How the albino squirrel might keep the good luck coming


Thomas Allison

A squirrel pauses while drinking from a sprinkler head outside the SAC.

Olivia Berkeley

Roughly a year ago, UT’s beloved albino squirrel was rumored to be deceased. A tweet from @FakeUTexas made waves throughout the Twitterverse, prompting many to mourn the loss of the campus’ most beloved good luck charm and, of course, their high GPAs.

As photographic evidence started popping up on social media sites of UT’s furry friend, it became clear that he (or she) had not passed away — or so we think. While there are many possible reasons for why this campus’ albino squirrel, which is actually just a blonde variation of the traditional brown fox squirrel, according to UT biologist David Hillis, is such a well preserved phenomenon, my top three theories are as follows:

Perhaps there is a family of squirrels that act as interchangeable parts, working different shifts during the week in order to preserve their photogenic properties and sanity. If the famed squirrel did, in fact, get run over last year, there were undoubtedly alternates waiting in the wings to take its place. Accidents happen. Luckily, there are willing and able blonde-haired squirrels champing at the acorn to take over the role of good luck charm to students.

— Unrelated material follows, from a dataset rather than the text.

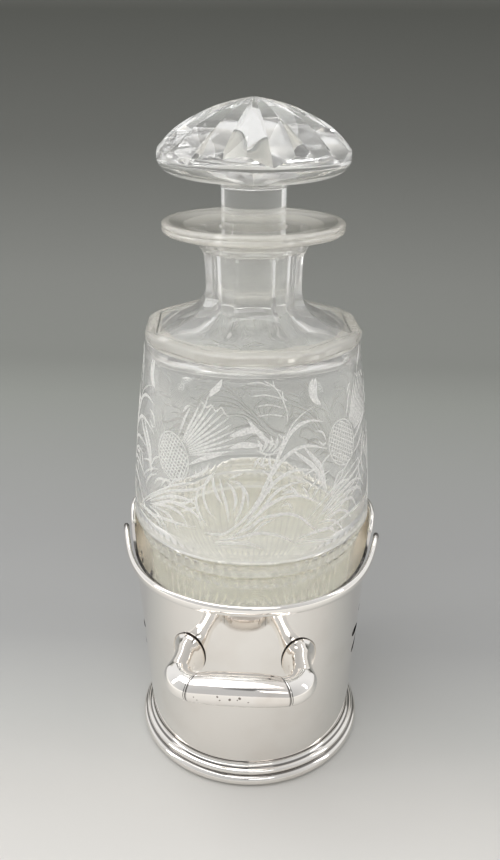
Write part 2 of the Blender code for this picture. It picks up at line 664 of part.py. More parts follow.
def make_bottle():
    """The decanter: turned inside and out, then cut flat at the neck, the shoulder and below."""
    base = FLOOR_THICKNESS + SEAT_GAP
    neck_round = NECK_FLAT_RADIUS / cos(pi / NECK_PANELS) + SEAT_GAP
    bottle = turned("decanter_bottle", hollow_points(base) + outside_points(neck_round, base), GLASS_STEPS)
    bottle.matrix_world = Matrix.Rotation(NECK_TURN, 4, "Z")
    boolean(bottle, make_neck_guard(), "INTERSECT")
    boolean(bottle, make_slice_guard(base), "INTERSECT")
    return place(bottle, CRYSTAL)


def add_groove_bar(shape, start, end, spin):
    """Adds a three-sided bar whose lower edge runs from start to end, turned by spin."""
    along = (end - start).normalized()
    up = Vector((-along.z, 0.0, along.x))
    side = up.cross(along)
    middle = (start + end) / 2
    bar = bmesh.ops.create_cone(shape, cap_ends=True, segments=3, radius1=MITRE_DEPTH,
                                radius2=MITRE_DEPTH, depth=(end - start).length)
    for vert in bar["verts"]:
        across, rise = 0.0, 0.0
        if vert.co.y < 0:
            across, rise = copysign(MITRE_DEPTH * tan(MITRE_HALF_ANGLE), vert.co.x), MITRE_DEPTH
        vert.co = spin @ (middle + along * vert.co.z + side * across + up * rise)


def make_stopper():
    """The mushroom stopper: a turned dome, stem and plug, with mitre cuts from the apex."""
    outline = [(DOME_RADIUS * out, between(DOME_EDGE_HEIGHT, STOPPER_HEIGHT, up)) for out, up in DOME_SHARES]
    outline += [(DOME_RADIUS * out, between(DOME_EDGE_HEIGHT, DOME_UNDER_HEIGHT, down))
                for out, down in UNDER_SHARES]
    plug = BORE_RADIUS - SEAT_GAP
    outline += [(plug, DOME_UNDER_HEIGHT - LIP_GROOVE), (plug, LIP_HEIGHT - LIP_DISH),
                (plug, PLUG_END_HEIGHT + LIP_GROOVE), (plug - LIP_GROOVE, PLUG_END_HEIGHT),
                (0.0, PLUG_END_HEIGHT)]
    stopper = turned("stopper", outline, DOME_STEPS)
    stopper.matrix_world = Matrix.Rotation(STOPPER_TURN, 4, "Z")

    start = Vector((MITRE_INNER_RADIUS, 0.0, STOPPER_HEIGHT))
    shape = bmesh.new()
    for i in range(MITRE_CUTS):
        tip_share = MITRE_TIP_SHARES[i % len(MITRE_TIP_SHARES)]
        tip = Vector((DOME_RADIUS, 0.0, between(DOME_EDGE_HEIGHT, STOPPER_HEIGHT, tip_share)))
        end = tip + (tip - start).normalized() * CUT_OVERRUN
        add_groove_bar(shape, start, end, Matrix.Rotation(2 * pi * (i + 0.5) / MITRE_CUTS - pi / 2, 4, "Z"))
    bmesh.ops.recalc_face_normals(shape, faces=shape.faces)
    mesh = bpy.data.meshes.new("cut_mitres")
    shape.to_mesh(mesh)
    shape.free()
    mitres = as_cutter(new_object("cut_mitres", mesh))
    mitres.matrix_world = stopper.matrix_world
    boolean(stopper, mitres).use_self = True
    return place(stopper, CRYSTAL)


make_stand_floor()
make_foot_moulding()
make_stand_wall()
make_rim_wires()
make_handle_arm("handle_arm_left", -1)
make_handle_arm("handle_arm_right", 1)
make_grip()
make_collar("grip_collar_left", -1)
make_collar("grip_collar_right", 1)
make_bottle()
make_stopper()
bpy.context.view_layer.update()
for piece in PARTS.objects:
    print(piece.name)
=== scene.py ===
# %% [markdown]
# # A cut glass decanter in a silver stand
#
# The CAD holds where everything is. This script gives each piece its finished surface: cut and
# engraved crystal, polished silver sheet and wire, and the studio that both of them mirror.
# The stand's axis is the Z axis and its handle points along -Y. Lengths are in millimetres in the
# tables below, and in metres in the meshes.

# %% Frame and names
from math import cos, pi, radians, sin, tan
import bpy
import numpy as np
from mathutils import Euler, Matrix, Vector
from mathutils.geometry import delaunay_2d_cdt


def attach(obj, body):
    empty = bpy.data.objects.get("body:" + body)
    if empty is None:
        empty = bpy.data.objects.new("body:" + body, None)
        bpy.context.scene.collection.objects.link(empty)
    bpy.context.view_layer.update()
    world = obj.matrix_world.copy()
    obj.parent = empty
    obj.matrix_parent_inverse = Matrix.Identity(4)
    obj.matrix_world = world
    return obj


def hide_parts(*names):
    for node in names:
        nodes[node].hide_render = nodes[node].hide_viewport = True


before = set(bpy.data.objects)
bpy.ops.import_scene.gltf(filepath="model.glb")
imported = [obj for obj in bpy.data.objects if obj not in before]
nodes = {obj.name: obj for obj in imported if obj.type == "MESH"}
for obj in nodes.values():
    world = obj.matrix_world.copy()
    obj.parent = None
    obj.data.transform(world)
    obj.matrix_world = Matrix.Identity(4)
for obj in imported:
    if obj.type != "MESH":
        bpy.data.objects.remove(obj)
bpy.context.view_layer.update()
print("CAD nodes:", sorted(nodes))

# %% [markdown]
# ## Small tools
#
# Glass is turned and cut, wire is bent, and sheet is rolled. So nearly every surface here is a stack
# of rows of points round an axis or along a path. Such a shape could be built from Blender's own
# curves and modifiers, but whole arrays keep every edge where it was measured. The first cells make
# curves and rows, and the next join rows into a closed mesh. A row may have half or twice as many points
# as its neighbour, or shrink to a pole.
#
# The mesh also keeps named values, such as how much painted shade and tarnish darken it, which a material can
# read.

# %% Curves
MM = 0.001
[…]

It is also possible that these rodents are getting help from their mammalian friend — the human. UT boasts an impressive array of life science programs and research opportunities, and it would come as no surprise if students and professors were figuring out new ways to replicate these signature white squirrels. Humans and squirrels share a special relationship on the UT campus, so why should the partnership cease as soon as we enter the classroom?

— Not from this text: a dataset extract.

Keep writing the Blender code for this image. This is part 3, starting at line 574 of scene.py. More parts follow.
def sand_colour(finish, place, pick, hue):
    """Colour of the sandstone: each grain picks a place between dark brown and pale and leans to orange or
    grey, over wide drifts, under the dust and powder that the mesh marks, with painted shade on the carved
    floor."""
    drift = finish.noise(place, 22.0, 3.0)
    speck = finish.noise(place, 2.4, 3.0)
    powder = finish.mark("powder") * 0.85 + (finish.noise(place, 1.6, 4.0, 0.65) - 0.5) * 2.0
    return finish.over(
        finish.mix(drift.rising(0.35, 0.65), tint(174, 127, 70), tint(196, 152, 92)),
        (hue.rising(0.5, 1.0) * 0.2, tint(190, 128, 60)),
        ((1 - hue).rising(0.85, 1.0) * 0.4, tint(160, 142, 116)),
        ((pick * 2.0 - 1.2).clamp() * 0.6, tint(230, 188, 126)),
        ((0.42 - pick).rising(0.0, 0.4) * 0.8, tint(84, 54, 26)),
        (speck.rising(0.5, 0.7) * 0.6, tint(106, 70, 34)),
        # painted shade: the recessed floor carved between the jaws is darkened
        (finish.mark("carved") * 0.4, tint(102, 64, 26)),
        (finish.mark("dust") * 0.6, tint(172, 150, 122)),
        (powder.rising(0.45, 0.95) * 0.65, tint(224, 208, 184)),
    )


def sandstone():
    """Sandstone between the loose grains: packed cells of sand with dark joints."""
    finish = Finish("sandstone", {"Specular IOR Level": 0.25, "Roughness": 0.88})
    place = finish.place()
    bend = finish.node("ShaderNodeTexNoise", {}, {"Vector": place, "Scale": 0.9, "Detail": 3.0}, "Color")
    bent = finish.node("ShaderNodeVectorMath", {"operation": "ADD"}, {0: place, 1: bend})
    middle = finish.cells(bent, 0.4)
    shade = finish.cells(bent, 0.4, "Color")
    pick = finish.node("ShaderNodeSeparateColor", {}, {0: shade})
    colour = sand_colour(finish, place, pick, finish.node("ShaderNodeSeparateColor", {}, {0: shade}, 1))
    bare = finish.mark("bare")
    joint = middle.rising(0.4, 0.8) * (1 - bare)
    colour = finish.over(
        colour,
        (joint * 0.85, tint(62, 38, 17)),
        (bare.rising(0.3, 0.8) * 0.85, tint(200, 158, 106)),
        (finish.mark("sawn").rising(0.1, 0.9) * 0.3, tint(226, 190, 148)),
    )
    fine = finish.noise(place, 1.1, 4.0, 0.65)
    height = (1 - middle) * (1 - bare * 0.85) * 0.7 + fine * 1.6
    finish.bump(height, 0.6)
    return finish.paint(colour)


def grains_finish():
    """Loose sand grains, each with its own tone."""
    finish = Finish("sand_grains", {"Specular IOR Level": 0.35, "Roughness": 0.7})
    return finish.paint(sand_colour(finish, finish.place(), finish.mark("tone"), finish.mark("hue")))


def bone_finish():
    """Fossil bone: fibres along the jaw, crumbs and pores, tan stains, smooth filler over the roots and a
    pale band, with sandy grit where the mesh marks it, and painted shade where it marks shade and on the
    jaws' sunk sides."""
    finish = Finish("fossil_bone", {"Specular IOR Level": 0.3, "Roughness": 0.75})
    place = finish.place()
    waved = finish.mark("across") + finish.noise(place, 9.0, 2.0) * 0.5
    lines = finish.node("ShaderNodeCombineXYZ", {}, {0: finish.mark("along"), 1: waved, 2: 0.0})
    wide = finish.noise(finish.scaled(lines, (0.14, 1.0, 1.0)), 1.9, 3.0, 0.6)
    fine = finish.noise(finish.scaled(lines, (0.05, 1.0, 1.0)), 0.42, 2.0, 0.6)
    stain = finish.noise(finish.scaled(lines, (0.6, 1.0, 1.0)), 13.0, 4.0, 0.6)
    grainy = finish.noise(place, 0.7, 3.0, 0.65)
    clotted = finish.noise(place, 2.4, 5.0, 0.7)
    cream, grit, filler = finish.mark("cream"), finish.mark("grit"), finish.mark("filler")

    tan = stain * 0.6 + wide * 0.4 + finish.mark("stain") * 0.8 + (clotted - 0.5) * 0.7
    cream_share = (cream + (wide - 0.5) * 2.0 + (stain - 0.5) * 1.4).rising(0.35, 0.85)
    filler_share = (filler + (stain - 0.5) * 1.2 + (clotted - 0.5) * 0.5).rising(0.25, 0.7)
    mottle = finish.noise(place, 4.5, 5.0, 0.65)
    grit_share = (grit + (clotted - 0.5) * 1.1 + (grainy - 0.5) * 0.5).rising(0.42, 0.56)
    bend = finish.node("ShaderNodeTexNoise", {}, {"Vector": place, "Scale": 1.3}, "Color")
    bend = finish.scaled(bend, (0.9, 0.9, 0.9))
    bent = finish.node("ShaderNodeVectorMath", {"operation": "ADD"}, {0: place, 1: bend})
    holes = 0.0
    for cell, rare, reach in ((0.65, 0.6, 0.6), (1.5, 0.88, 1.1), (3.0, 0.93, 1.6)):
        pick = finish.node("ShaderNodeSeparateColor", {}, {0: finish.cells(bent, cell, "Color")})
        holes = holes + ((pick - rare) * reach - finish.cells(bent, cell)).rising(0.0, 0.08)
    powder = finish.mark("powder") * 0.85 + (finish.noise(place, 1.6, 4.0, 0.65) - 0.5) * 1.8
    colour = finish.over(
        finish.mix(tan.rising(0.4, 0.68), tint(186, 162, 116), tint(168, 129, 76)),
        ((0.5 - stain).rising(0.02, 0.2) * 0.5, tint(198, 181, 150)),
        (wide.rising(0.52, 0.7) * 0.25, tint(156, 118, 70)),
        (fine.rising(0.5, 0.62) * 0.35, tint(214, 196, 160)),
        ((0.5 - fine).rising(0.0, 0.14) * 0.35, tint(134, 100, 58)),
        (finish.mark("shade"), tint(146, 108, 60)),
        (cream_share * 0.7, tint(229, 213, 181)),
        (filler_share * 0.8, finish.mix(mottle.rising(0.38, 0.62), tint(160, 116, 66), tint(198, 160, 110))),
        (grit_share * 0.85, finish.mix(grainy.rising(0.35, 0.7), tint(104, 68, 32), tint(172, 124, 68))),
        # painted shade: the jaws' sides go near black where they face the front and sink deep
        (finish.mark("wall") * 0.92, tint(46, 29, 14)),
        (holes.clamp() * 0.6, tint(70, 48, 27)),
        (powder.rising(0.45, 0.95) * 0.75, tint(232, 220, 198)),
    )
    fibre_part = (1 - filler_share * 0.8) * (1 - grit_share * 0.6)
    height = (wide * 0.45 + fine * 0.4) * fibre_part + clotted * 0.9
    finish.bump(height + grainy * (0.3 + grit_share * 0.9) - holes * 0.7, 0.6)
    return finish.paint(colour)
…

I wouldn’t put it past these guys to be smart enough to acknowledge their importance in the lives of UT students. Therefore, when squirrel-related conversation begins to decline, drastic PR efforts must be taken. Nothing reminds the public of how much they love something more than a good old-fashioned death-faking. By partnering up with @FakeUTexas to release a doctored image of a run-over squirrel, the squirrel community successfully restored its relevance within the UT community.

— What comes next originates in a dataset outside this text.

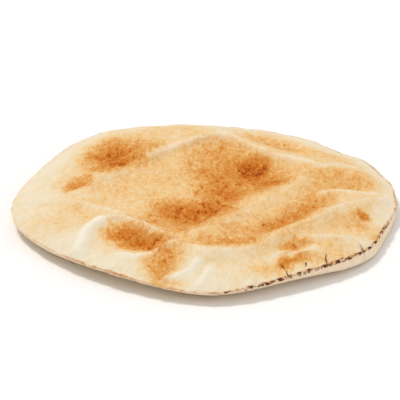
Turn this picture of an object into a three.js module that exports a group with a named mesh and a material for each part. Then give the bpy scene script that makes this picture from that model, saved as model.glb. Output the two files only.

Whichever theory you choose to entertain — or discard — there is no disputing the joy these squirrels bring to UT students. Whether they are playfully begging for your Chik-Fil-A fries or scampering up a tree, squirrels are a delightful quirk present on the UT campus, and one I certainly hope continues to exist for many generations to come. Even though I have never been fortunate enough to see one of these white-haired little guys in person, I still remain optimistic that I will before I graduate. Squirrels, if you’re reading this, I spend a lot of time near the CLA, as well as the Six Pack. Maybe we can hang out some time soon.

Berkeley is a Plan II and public relations sophomore from Austin.